Records contained in a dataset
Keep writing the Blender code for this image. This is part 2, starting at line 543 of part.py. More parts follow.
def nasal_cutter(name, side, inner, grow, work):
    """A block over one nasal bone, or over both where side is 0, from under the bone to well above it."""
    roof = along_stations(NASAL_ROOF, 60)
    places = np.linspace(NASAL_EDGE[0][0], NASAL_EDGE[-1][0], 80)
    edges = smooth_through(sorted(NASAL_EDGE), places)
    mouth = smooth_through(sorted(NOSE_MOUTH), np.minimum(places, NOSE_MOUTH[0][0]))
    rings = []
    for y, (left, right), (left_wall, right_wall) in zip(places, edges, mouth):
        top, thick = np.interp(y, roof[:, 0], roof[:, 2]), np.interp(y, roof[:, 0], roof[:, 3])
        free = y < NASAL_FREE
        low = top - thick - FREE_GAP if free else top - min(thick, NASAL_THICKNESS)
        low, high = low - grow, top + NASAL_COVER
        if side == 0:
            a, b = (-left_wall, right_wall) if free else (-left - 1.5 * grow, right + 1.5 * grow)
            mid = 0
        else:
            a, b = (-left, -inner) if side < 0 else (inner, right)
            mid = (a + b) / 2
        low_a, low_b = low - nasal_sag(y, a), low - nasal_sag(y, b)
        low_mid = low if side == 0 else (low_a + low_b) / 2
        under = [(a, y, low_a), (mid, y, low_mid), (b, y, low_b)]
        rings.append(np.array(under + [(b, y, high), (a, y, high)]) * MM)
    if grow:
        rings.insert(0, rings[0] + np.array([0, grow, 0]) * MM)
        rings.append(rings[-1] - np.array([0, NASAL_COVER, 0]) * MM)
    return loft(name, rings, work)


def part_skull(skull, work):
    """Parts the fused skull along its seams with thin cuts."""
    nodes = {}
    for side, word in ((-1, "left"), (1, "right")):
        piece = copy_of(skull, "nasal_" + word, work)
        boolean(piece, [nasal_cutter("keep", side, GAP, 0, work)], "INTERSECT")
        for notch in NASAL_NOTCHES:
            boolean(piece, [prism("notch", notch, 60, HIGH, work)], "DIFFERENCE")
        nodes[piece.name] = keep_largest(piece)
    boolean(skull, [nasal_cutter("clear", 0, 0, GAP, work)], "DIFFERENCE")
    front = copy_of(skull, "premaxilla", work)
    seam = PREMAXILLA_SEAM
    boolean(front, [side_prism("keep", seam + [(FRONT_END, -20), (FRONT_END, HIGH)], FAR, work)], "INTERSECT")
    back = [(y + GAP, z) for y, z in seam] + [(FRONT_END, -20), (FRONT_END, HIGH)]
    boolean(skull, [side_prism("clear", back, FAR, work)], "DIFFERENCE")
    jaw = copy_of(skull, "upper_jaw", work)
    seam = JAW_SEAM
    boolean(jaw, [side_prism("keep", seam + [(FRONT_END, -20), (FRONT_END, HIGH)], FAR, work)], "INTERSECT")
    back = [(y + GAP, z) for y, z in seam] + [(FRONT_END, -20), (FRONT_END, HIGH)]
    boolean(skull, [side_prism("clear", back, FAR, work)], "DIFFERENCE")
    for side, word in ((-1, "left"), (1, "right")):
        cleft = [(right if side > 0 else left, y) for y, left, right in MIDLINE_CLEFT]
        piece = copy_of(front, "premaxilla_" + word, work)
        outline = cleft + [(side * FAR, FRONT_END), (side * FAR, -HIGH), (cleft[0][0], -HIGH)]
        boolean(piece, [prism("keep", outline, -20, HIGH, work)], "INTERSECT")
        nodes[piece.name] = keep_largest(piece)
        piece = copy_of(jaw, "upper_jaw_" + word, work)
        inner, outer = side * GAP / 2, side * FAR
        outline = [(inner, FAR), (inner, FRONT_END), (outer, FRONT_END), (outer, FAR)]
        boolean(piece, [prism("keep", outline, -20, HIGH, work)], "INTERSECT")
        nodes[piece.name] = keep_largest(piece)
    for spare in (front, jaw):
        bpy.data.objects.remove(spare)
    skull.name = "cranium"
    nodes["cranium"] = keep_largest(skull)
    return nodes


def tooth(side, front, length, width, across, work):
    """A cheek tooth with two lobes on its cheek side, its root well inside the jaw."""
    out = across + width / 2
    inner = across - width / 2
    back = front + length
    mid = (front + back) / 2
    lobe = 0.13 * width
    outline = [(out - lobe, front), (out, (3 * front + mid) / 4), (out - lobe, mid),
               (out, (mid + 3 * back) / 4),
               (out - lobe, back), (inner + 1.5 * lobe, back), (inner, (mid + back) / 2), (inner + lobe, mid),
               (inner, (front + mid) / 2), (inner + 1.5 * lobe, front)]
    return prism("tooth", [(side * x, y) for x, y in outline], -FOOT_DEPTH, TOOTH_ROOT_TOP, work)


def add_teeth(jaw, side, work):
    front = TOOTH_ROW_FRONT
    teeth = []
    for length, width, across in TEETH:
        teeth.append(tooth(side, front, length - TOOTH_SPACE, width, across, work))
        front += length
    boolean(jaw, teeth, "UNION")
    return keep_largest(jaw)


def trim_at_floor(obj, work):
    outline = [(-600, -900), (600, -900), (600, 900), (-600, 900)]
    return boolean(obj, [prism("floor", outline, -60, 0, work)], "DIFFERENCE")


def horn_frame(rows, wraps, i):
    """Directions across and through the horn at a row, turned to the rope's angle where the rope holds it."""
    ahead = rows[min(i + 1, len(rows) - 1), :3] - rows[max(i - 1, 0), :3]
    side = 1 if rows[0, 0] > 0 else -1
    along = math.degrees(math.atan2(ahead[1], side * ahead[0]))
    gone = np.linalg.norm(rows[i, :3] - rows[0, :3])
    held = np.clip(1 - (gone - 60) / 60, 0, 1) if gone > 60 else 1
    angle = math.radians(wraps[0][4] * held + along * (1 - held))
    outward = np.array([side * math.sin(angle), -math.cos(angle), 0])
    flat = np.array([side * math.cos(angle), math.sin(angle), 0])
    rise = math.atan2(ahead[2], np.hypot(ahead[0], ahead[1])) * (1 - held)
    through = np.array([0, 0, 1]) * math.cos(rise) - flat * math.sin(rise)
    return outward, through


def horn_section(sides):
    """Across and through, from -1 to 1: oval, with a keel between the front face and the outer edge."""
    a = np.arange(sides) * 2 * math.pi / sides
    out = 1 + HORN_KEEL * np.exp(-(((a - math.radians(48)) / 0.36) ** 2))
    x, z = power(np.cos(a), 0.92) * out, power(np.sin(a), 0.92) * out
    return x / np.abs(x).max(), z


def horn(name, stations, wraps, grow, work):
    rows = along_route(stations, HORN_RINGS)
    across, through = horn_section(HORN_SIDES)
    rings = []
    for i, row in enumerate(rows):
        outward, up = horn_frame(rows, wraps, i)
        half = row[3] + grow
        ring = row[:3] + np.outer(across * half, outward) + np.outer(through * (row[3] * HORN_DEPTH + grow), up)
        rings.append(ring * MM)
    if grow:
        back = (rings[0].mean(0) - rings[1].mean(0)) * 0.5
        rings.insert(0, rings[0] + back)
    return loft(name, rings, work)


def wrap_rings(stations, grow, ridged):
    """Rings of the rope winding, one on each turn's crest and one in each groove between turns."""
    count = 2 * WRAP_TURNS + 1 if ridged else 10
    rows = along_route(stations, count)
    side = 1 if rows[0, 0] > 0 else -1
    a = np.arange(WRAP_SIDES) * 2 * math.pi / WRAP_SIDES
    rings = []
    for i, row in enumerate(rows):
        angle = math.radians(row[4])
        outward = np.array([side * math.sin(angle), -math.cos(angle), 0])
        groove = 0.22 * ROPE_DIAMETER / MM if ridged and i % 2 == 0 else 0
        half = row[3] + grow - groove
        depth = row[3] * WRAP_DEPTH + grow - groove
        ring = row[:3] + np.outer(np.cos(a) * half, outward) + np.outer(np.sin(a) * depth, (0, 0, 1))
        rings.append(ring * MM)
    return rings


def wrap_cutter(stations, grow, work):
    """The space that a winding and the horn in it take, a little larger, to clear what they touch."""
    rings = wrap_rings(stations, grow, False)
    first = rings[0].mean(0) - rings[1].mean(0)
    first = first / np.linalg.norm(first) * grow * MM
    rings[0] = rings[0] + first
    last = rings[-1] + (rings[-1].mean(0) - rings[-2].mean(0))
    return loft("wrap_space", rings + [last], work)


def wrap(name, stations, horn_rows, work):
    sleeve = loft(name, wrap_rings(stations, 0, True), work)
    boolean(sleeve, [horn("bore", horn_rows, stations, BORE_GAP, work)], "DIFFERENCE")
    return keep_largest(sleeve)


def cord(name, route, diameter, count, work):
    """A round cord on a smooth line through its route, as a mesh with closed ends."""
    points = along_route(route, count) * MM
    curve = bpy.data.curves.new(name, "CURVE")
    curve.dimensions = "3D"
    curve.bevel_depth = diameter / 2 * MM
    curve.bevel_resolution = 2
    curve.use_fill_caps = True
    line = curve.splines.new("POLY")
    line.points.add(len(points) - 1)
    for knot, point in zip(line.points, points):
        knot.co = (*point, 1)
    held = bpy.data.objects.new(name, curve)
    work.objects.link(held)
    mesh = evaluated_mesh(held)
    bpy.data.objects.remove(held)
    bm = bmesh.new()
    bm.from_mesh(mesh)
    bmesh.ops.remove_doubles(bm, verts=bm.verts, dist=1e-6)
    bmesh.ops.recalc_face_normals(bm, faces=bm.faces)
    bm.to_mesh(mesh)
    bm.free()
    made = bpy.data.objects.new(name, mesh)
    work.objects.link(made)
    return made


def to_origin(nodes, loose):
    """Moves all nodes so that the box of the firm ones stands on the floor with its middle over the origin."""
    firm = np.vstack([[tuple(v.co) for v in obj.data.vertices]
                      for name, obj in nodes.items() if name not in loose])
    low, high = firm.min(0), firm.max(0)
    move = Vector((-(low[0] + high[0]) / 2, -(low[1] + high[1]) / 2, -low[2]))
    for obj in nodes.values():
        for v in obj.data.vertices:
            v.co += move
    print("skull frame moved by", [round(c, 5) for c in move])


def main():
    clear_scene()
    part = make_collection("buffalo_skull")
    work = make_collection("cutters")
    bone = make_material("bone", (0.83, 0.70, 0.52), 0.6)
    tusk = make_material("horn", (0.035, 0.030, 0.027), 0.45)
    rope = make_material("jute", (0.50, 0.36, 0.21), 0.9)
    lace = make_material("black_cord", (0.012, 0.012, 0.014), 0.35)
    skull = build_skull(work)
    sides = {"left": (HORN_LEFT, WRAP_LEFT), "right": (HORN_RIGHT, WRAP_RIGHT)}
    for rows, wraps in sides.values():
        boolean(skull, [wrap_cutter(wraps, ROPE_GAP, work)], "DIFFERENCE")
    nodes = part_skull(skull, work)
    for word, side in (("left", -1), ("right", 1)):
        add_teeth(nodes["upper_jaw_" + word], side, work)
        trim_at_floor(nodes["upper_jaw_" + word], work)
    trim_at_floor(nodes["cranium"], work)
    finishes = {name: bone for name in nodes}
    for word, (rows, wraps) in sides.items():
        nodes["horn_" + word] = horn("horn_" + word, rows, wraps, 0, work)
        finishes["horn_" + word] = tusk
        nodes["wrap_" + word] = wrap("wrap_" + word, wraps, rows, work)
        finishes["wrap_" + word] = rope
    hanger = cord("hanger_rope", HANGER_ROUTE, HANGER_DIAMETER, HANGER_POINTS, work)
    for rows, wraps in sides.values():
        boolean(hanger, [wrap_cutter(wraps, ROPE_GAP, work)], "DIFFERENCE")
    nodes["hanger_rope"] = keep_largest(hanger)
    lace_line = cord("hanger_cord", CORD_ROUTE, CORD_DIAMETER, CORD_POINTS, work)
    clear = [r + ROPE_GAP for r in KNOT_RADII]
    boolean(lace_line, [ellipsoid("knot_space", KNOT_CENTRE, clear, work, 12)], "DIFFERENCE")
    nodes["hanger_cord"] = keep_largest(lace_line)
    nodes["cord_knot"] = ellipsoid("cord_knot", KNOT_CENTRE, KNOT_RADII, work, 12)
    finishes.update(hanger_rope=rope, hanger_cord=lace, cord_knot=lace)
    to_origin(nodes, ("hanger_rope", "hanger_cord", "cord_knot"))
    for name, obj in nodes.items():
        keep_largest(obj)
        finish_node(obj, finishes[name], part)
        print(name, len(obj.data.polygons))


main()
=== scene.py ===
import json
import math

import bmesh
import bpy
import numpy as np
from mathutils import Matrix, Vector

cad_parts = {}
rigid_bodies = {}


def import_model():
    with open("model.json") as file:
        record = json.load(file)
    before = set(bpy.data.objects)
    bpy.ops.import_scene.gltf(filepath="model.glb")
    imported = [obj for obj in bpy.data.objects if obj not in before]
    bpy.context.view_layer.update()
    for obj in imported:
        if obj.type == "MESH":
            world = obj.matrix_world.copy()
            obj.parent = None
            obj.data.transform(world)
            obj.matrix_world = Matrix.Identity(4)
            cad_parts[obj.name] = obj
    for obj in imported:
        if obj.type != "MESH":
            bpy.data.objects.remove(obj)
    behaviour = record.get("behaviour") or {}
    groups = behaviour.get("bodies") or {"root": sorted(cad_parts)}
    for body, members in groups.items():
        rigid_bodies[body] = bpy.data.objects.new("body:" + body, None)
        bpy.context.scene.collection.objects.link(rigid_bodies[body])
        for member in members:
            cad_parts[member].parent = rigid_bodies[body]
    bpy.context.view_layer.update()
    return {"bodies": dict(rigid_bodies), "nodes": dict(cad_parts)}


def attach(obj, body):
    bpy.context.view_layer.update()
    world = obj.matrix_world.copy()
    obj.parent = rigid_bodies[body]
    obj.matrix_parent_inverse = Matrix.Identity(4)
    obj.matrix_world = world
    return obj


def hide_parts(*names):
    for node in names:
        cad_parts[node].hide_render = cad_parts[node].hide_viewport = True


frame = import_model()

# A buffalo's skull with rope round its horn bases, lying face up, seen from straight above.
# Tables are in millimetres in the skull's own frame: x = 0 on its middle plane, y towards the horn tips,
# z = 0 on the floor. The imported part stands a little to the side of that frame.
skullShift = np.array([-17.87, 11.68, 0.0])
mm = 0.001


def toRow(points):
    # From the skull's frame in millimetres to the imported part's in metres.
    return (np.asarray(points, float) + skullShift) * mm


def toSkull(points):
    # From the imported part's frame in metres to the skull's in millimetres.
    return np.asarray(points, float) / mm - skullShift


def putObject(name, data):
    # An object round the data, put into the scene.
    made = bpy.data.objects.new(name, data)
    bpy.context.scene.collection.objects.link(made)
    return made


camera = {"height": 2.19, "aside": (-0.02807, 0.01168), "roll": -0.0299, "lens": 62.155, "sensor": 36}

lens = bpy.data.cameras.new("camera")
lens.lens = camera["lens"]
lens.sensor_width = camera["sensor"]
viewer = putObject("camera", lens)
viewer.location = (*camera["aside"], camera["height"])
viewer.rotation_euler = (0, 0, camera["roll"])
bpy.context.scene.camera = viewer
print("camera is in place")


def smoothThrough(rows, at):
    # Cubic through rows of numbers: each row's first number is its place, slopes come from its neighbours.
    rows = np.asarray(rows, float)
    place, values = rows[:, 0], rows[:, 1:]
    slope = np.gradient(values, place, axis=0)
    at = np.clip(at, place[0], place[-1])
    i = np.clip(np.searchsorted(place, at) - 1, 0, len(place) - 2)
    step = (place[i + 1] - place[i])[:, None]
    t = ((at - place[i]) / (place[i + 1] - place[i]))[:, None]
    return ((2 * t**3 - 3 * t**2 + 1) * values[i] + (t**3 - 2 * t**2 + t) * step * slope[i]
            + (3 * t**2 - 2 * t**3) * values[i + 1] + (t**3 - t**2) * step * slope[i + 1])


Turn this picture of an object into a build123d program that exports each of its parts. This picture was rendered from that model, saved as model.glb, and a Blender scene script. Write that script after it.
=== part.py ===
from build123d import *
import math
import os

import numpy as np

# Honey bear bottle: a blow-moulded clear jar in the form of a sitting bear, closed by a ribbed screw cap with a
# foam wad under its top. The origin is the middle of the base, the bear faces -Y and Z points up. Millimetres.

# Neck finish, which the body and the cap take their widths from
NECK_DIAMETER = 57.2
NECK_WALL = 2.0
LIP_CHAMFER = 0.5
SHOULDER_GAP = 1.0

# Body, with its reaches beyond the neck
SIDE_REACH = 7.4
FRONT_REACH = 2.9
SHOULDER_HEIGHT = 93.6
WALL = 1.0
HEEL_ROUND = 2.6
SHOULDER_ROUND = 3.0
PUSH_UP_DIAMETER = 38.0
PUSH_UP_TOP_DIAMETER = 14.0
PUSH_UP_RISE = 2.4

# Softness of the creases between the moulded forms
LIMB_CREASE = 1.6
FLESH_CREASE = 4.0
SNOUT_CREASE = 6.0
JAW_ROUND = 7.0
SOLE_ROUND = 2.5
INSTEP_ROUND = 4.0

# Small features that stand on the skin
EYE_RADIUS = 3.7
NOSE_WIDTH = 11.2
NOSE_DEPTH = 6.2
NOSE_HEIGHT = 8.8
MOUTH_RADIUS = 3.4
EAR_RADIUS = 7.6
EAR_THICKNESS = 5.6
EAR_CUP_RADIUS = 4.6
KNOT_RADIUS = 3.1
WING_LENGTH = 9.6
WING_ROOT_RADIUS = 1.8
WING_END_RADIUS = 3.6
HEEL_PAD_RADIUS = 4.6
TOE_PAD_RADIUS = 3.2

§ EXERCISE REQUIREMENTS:
Extract exactly and only the lines above from the line containing "KNOT_RADII, work, 12)" through the line containing "frame = import_model()", both end lines included.

§ TASK RESULT:
    nodes["cord_knot"] = ellipsoid("cord_knot", KNOT_CENTRE, KNOT_RADII, work, 12)
    finishes.update(hanger_rope=rope, hanger_cord=lace, cord_knot=lace)
    to_origin(nodes, ("hanger_rope", "hanger_cord", "cord_knot"))
    for name, obj in nodes.items():
        keep_largest(obj)
        finish_node(obj, finishes[name], part)
        print(name, len(obj.data.polygons))


main()
=== scene.py ===
import json
import math

import bmesh
import bpy
import numpy as np
from mathutils import Matrix, Vector

cad_parts = {}
rigid_bodies = {}


def import_model():
    with open("model.json") as file:
        record = json.load(file)
    before = set(bpy.data.objects)
    bpy.ops.import_scene.gltf(filepath="model.glb")
    imported = [obj for obj in bpy.data.objects if obj not in before]
    bpy.context.view_layer.update()
    for obj in imported:
        if obj.type == "MESH":
            world = obj.matrix_world.copy()
            obj.parent = None
            obj.data.transform(world)
            obj.matrix_world = Matrix.Identity(4)
            cad_parts[obj.name] = obj
    for obj in imported:
        if obj.type != "MESH":
            bpy.data.objects.remove(obj)
    behaviour = record.get("behaviour") or {}
    groups = behaviour.get("bodies") or {"root": sorted(cad_parts)}
    for body, members in groups.items():
        rigid_bodies[body] = bpy.data.objects.new("body:" + body, None)
        bpy.context.scene.collection.objects.link(rigid_bodies[body])
        for member in members:
            cad_parts[member].parent = rigid_bodies[body]
    bpy.context.view_layer.update()
    return {"bodies": dict(rigid_bodies), "nodes": dict(cad_parts)}


def attach(obj, body):
    bpy.context.view_layer.update()
    world = obj.matrix_world.copy()
    obj.parent = rigid_bodies[body]
    obj.matrix_parent_inverse = Matrix.Identity(4)
    obj.matrix_world = world
    return obj


def hide_parts(*names):
    for node in names:
        cad_parts[node].hide_render = cad_parts[node].hide_viewport = True


frame = import_model()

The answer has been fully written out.